The spin loop kernel runs for a very short duration, and thus there's a CPU thread that's constantly enqueuing new command buffers with blocks of spin kernel invocations.
On my M1 Pro, it seems that the spin kernels that were queued up in these buffers ran in serial, or at least mostly in serial. But on my new M4 Max, it appears that the Metal API is extremely aggressive about running them in parallel, to the extent that it would slow down other GPU work during brief bursts of "run a zillion spin kernels at once."
The solution to this was very simple, and that was simply to use an MTLEvent to guarantee that the queued spin kernels run in serial.
Getting the spin loop out of the audio thread
The original design for the spin loop kernel was that one of the audio threads would take ownership of it, and that thread was responsible for feeding in the buffers of spin kernels to run. There's never any need to wait for the results of a spin kernel, so the audio thread was only paying the cost of encoding command buffers.

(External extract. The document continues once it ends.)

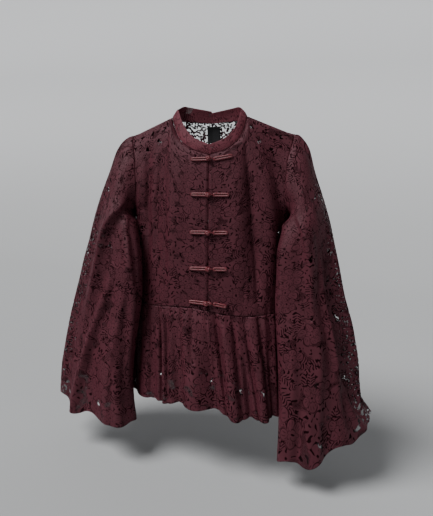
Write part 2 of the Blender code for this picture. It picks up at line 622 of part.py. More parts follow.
def cord(name, points):
    """Round cord through points, as a closed mesh."""
    curve = bpy.data.curves.new(name, "CURVE")
    curve.dimensions = "3D"
    curve.bevel_depth = CORD_RADIUS
    curve.bevel_resolution = 1
    curve.use_fill_caps = True
    spline = curve.splines.new("POLY")
    spline.points.add(len(points) - 1)
    for place, point in zip(spline.points, points):
        place.co = (*point, 1.0)
    holder = bpy.data.objects.new(name + "_path", curve)
    helpers.objects.link(holder)
    mesh = bmesh.new()
    mesh.from_mesh(bpy.data.meshes.new_from_object(holder.evaluated_get(bpy.context.evaluated_depsgraph_get())))
    bmesh.ops.remove_doubles(mesh, verts=mesh.verts, dist=0.00002)
    bpy.data.objects.remove(holder)
    return finish(name, mesh)


def frog_path(path, end_x, middle_z, rise, direction):
    """Doubled cord of one frog half: along one strand to the middle and back along the other."""
    strands = []
    for way in (1, -1):
        strand = []
        for share, past, spread, lift in zip(path["share"], path["past"], path["spread"], path["lift"]):
            if spread == 0.0 and way < 0:
                continue
            if past > 0.0:
                x = CENTRE_X + past
                z = middle_z
            else:
                stop = CENTRE_X + (0.013 if direction > 0 else -0.001)
                x = end_x + (stop - end_x) * share
                z = middle_z + rise * (1.0 - share)
            point, normal = front_point(x, z)
            point = point + normal * (CORD_LIFT + lift)
            point[2] += way * spread * CORD_SPREAD
            strand.append(point)
        strands.append(strand)
    return strands[0] + strands[1][::-1]


def lace_material(name, colour, roughness):
    """Plain cloth material in the photographed colour."""
    material = bpy.data.materials.new(name)
    material.use_nodes = True
    shader = material.node_tree.nodes["Principled BSDF"]
    shader.inputs["Base Color"].default_value = (*colour, 1.0)
    shader.inputs["Roughness"].default_value = roughness
    shader.inputs["Metallic"].default_value = 0.0
    material.diffuse_color = (*colour, 1.0)
    return material


for old in list(bpy.data.objects):
    bpy.data.objects.remove(old)
shirt = bpy.data.collections.new("lace_shirt")
helpers = bpy.data.collections.new("helpers")
bpy.context.scene.collection.children.link(shirt)
bpy.context.scene.collection.children.link(helpers)

# Bodice.
bodice_rows = levels_from(ROW_HEIGHTS, WAIST_Z, SHOULDER_TIP[2])
for side, name in ((1, "front_left"), (-1, "front_right")):
    surface, outward = bodice_folded(side, -1)
    gaps = lace_gaps(FRONT_COLUMNS, bodice_rows, surface, repeat_cells(
        13, 12, lambda i, j: (j == 10 and i in (6, 8, 10)) or (j == 9 and i in (7, 9)) or (j in (1, 3) and i in (4, 9))))
    shell(name, surface, FRONT_COLUMNS, bodice_rows, outward,
          edges={"first_u": FRONT_EDGE_GAP / 2, "last_u": SEAM_GAP / 2, "last_v": SEAM_GAP / 2}, holes=gaps,
          square=[(np.s_[-1, :UNDERARM_ROW + 1], "v", AXIS_Y),
                  (np.s_[FRONT_COLUMNS.index(NECK_SHARE_FRONT):, -1], "u", AXIS_Y)])

back_columns = [-share for share in reversed(BACK_COLUMNS[1:])] + list(BACK_COLUMNS)
neck_start = back_columns.index(-NECK_SHARE_BACK)
gaps = lace_gaps(back_columns, bodice_rows, back_folded, repeat_cells(
    24, 12, lambda i, j: (j in (10, 11) and 7 <= i <= 16) or (j == 9 and i % 2 == 0 and 4 <= i <= 19)
    or (j in (1, 3, 7) and i % 5 == j % 3 + 1 and 2 <= i <= 21)))
shell("back", back_folded, back_columns, bodice_rows, -1,
      edges={"first_u": SEAM_GAP / 2, "last_u": SEAM_GAP / 2, "last_v": SEAM_GAP / 2}, holes=gaps,
      square=[(np.s_[0, :UNDERARM_ROW + 1], "v", AXIS_Y), (np.s_[-1, :UNDERARM_ROW + 1], "v", AXIS_Y),
              (np.s_[:neck_start + 1, -1], "u", AXIS_Y), (np.s_[-neck_start - 1:, -1], "u", AXIS_Y)])

# Collar.
EDGE_TURN = 0.022
collar_turns = list(np.linspace(-2.0 + EDGE_TURN, 2.0 - EDGE_TURN, 33))
shell("collar", collar, collar_turns, [0.0, 0.5, 1.0], -1, wall=COLLAR_WALL,
      square=[(np.s_[:, 0], "u", AXIS_Z)])

# Peplum in three pieces, seamed at the sides.
SIDE_TURN = 0.25
peplum_rows = [0.0, 0.05, 0.14, 0.28, 0.45, 0.63, 0.82, 1.0]
for name, start, stop, count, first, last in (
        ("peplum_front_left", 0.0, SIDE_TURN, 30, FRONT_EDGE_GAP / 2, SEAM_GAP),
        ("peplum_front_right", -SIDE_TURN, 0.0, 30, SEAM_GAP, FRONT_EDGE_GAP / 2),
        ("peplum_back", SIDE_TURN, 1.0 - SIDE_TURN, 54, SEAM_GAP, SEAM_GAP)):
    turns = list(np.linspace(start, stop, count + 1))
    gaps = lace_gaps(turns, peplum_rows, peplum, repeat_cells(
        count, 7, lambda i, j: j in (4, 5) and i % 6 == (2 if j == 4 else 5)), width=0.0052, height=0.010)
    shell(name, peplum, turns, peplum_rows, 1, edges={"first_u": first, "last_u": last}, holes=gaps, closed=True)

# Sleeves, each a front and a back half with more columns over the gathered cap.
sleeve_rows = [0.0, 0.025, 0.06, 0.10, 0.17, 0.25, 0.34, 0.44, 0.54, 0.64, 0.74, 0.83, 0.92, 1.0]
half_turns = [0.0, 0.0227, 0.0454, 0.0681, 0.0908, 0.1135, 0.1362, 0.160, 0.185, 0.212, 0.242, 0.275, 0.31,
              0.345, 0.38, 0.42, 0.46, 0.5]
for side, word in ((1, "left"), (-1, "right")):
    surface, outward = sleeve_folded(side)
    for half, turns in (("front", half_turns), ("back", [1.0 - turn for turn in reversed(half_turns)])):
        count = len(turns) - 1
        gaps = lace_gaps(turns, sleeve_rows, surface, repeat_cells(count, 13, lambda i, j: (
            j >= 4 and (i if half == "front" else count - 1 - i) in ((2, 5) if j % 2 else (3, 7)))
            or (j in (6, 8, 10, 12) and (i if half == "front" else count - 1 - i) == 12)))
        shell("sleeve_%s_%s" % (word, half), surface, turns, sleeve_rows, outward,
              edges={"first_u": SEAM_GAP, "last_u": SEAM_GAP}, holes=gaps, closed=True,
              square=[(np.s_[:, 0], "u", AXIS_X)])

# Frogs.
for row in range(len(FROGS["z"])):
    z = FROGS["z"][row]
    number = row + 1
    cord("frog_%d_loop" % number, frog_path(LOOP_PATH, FROGS["right_end"][row], z, FROGS["right_rise"][row], -1))
    tail = cord("frog_%d_knot" % number, frog_path(KNOT_PATH, FROGS["left_end"][row], z, FROGS["left_rise"][row], 1))
    point, normal = front_point(CENTRE_X + 0.0015, z)
    ball = bmesh.new()
    bmesh.ops.create_uvsphere(ball, u_segments=8, v_segments=6, radius=KNOT_RADIUS)
    bmesh.ops.translate(ball, verts=ball.verts, vec=point + normal * KNOT_LIFT)
    knot = finish("frog_%d_ball" % number, ball)
    join = tail.modifiers.new("tied", "BOOLEAN")
    join.operation = "UNION"
    join.solver = "EXACT"
    join.object = knot
    shirt.objects.unlink(knot)
    helpers.objects.link(knot)
    knot.hide_render = True
    knot.display_type = "WIRE"


def label_surface(across, up):
    """Inner face of the back piece, a little way in, where the neck label hangs."""
    e = 1e-3
    du = back_folded(across + e, up) - back_folded(across - e, up)
    dv = back_folded(across, np.minimum(up + e, 1.0)) - back_folded(across, up - e)
    inward = np.cross(du, dv)
    inward /= np.linalg.norm(inward, axis=-1, keepdims=True)
    return back_folded(across, up) + inward * (WALL + 3 * SEAM_GAP)


neck_back_z = NECKLINE["z"][-1]
label_rows = levels_from(np.linspace(LABEL_Z[0], LABEL_Z[1], 4), WAIST_Z, neck_back_z)
label_columns = list(np.linspace(LABEL_X[0], LABEL_X[1], 3) / LABEL_SHARE_WIDTH)
shell("neck_label", label_surface, label_columns, label_rows, -1, wall=LABEL_WALL)

LACE = (0.088, 0.022, 0.032)
SATIN = (0.215, 0.075, 0.078)
DARK = (0.022, 0.022, 0.025)
for piece in list(shirt.objects):
    colour, roughness = LACE, 0.85
    if piece.name.startswith("frog"):
        colour, roughness = SATIN, 0.45
    if piece.name == "neck_label":
        colour, roughness = DARK, 0.6
    piece.data.materials.clear()
    piece.data.materials.append(lace_material(piece.name + "_cloth", colour, roughness))
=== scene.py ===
# %% [markdown]
# # A lace shirt, piece by piece
# This lesson dresses a plain solid model of a shirt as real cloth. The shirt has a stand collar, frog
# closures down the front, a gathered peplum and wide bell sleeves. Each piece of cloth is worked out from
# the same kind of sizes a dressmaker writes down, so every number below means something on the garment.
# Up is +Z, the front faces -Y and the wearer's left is +X. Lengths are in metres, apart from distances
# along the cloth, which are in millimetres.

# %% The plain solids
import math
import bpy
import numpy as np
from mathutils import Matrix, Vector
from mathutils.bvhtree import BVHTree


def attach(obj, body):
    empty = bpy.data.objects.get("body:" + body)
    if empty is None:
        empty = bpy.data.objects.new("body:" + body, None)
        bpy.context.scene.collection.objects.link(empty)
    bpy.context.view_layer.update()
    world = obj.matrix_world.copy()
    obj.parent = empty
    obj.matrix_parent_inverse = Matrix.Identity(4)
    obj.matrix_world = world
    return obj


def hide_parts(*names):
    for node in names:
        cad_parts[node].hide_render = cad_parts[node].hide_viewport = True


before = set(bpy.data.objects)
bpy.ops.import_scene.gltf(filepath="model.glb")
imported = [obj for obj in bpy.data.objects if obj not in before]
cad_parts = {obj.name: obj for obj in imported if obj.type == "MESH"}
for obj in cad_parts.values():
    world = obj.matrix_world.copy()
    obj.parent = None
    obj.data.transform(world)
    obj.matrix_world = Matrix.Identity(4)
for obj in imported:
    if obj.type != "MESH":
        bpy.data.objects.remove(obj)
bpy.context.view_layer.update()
print("solids:", len(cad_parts))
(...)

I built it this way out of sheer convenience — the audio thread had a MTLDevice and MTLLibrary handy, so it was easy to put the spin loop there. Also, errors in the spin loop were exposed to the rest of the simulator machinery which allows for retries, etc.
But that's not a great design. First, even if the encoding overhead is small, it's still overhead that's simply not necessary to force upon the audio thread. And because MTLCommandQueue will block if it's full, bugs here could have disastrous results.
So finally I moved the spin kernel tender out of the audio thread and into its own thread. The audio threads collectively use a reference-counting scheme to make sure a single spin loop CPU thread is running while any number of simulation threads are running. The spin loop thread is responsible for its own retries. This removes any risk of added latency inside the audio threads.
Inter-process spin loop deduplication
While I was rewriting the spin loop infrastructure, I decided to fix another significant issue that's been there since the beginning.
Anukari has always made sure that only a single spin loop was being run at a time by using static variables to manage it. So for example, if the user has 5 instances of Anukari running in their DAW, only one spin loop will be running.
But this has problems. For example, because Anukari and AnukariEffect are separate DLLs, they have separate static storage. That means that if a user has both plugins running in their DAW, that two spin loops would be run, because the separate DLLs don't communicate. This is bad, because any additional spin loops are wasting resources that could be used for the simulations!
Even worse, though, are DAWs that do things like run plugins in a separate process. Depending on how this is configured, it might mean that many spin loops are running at once, because each Anukari instance is in a separate process.
In the past I had looked at ways to do some kind of really simple IPC to coordinate across processes, and also across DLLs within the same process. But none of the approaches I found were workable:
- Apple's XPC: It's super heavyweight, requiring Anukari to start a spin loop service that all the plugins communicate with.
- POSIX semaphores: This would work except the tiny detail that they aren't automatically cleaned up when a process crashes, so a crash could leave things in a bad state that's not recoverable without a reboot.
- File locks (F_SETLK, O_EXLOCK): Almost perfect, except that locks are per-process, not per- file descriptor. So this would not solve the issue with the two DLLs needing to coordinate: they would both be able to acquire the lock concurrently since they're in the same process.
- File descriptor locks (F_OFD_SETLK): Perfect. Except that macOS doesn't support them.
Today, though, I found a simple approach and implemented it, and it's working perfectly, so that in the 0.9.5 release of Anukari, there is guaranteed to only ever be a single spin loop thread globally, across all processes.
It turns out the simplest way to do this was to mmap() a shared memory segment from shm_open(), and then to do the inter-process coordination using atomic variables inside that segment. I already had the atomic-based coordination scheme implemented from my original spin system, so I just transplanted that to operate on the shared memory segment, and voila, things work perfectly. The atomic-based coordination is described in the "Less Waste Still Makes Haste" section of this post.
The nice thing with this scheme is that because the coordination is based on the spin loop CPU thread updating an atomic keepalive timestamp, cleanup is not required if a process crashes or exits weirdly. The keepalive will simply go stale and another thread will take ownership, using atomic instructions to guarantee that only one thread can become the new owner.